Quantitative atomic resolution mapping using high-angle annular dark field scanning transmission electron microscopy

A model-based method is proposed to relatively quantify the chemical composition of atomic columns using high angle annular dark field (HAADF) scanning transmission electron microscopy (STEM) images. The method is based on a quantification of the total intensity of the scattered electrons for the individual atomic columns using statistical parameter estimation theory. In order to apply this theory, a model is required describing the image contrast of the HAADF STEM images. Therefore, a simple, effective incoherent model has been assumed which takes the probe intensity profile into account.
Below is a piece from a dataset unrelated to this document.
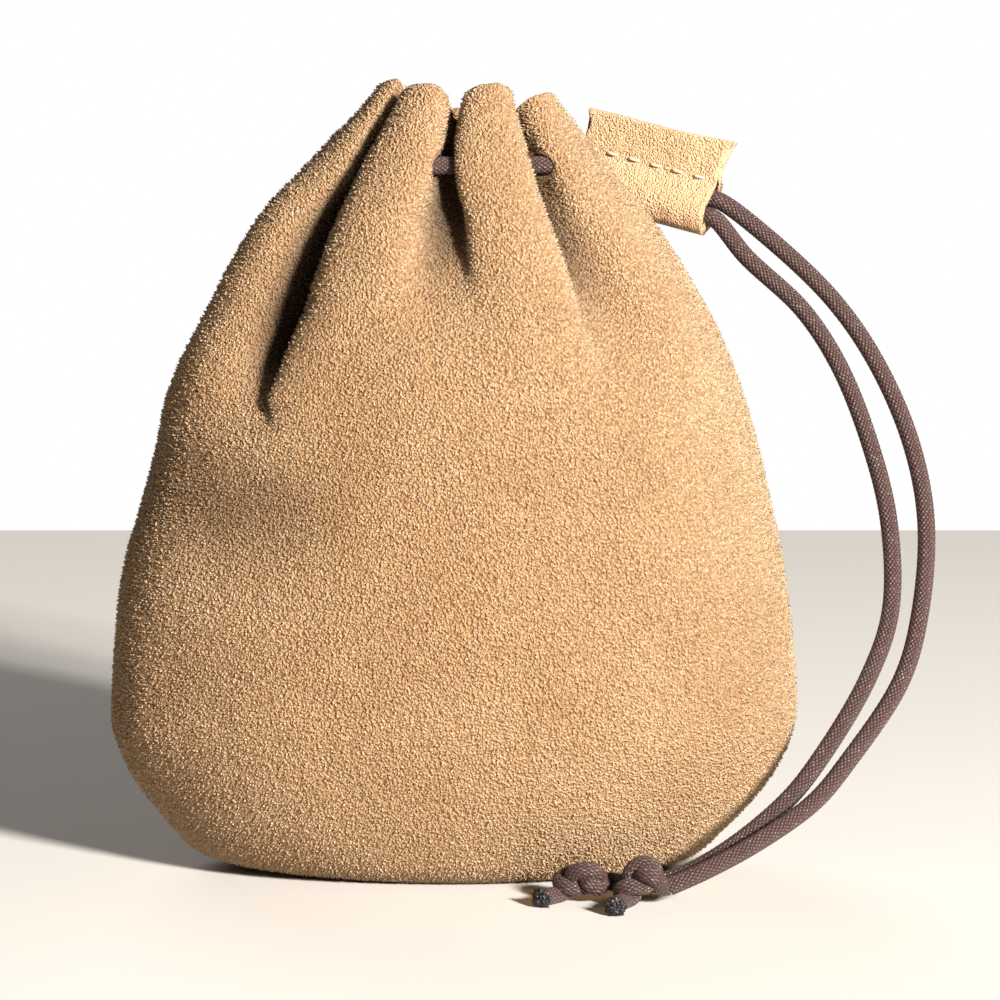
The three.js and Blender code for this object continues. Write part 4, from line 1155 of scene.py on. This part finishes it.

The scattered intensities can then be estimated by fitting this model to an experimental HAADF STEM image. These estimates are used as a performance measure to distinguish between different atomic column types and to identify the nature of unknown columns with good accuracy and precision using statistical hypothesis testing. The reliability of the method is supported by means of simulated HAADF STEM images as well as a combination of experimental images and electron energy-loss spectra. It is experimentally shown that statistically meaningful information on the composition of individual columns can be obtained even if the difference in averaged atomic number Z is only 3. Using this method, quantitative mapping at atomic resolution using HAADF STEM images only has become possible without the need of simultaneously recorded electron energy loss spectra.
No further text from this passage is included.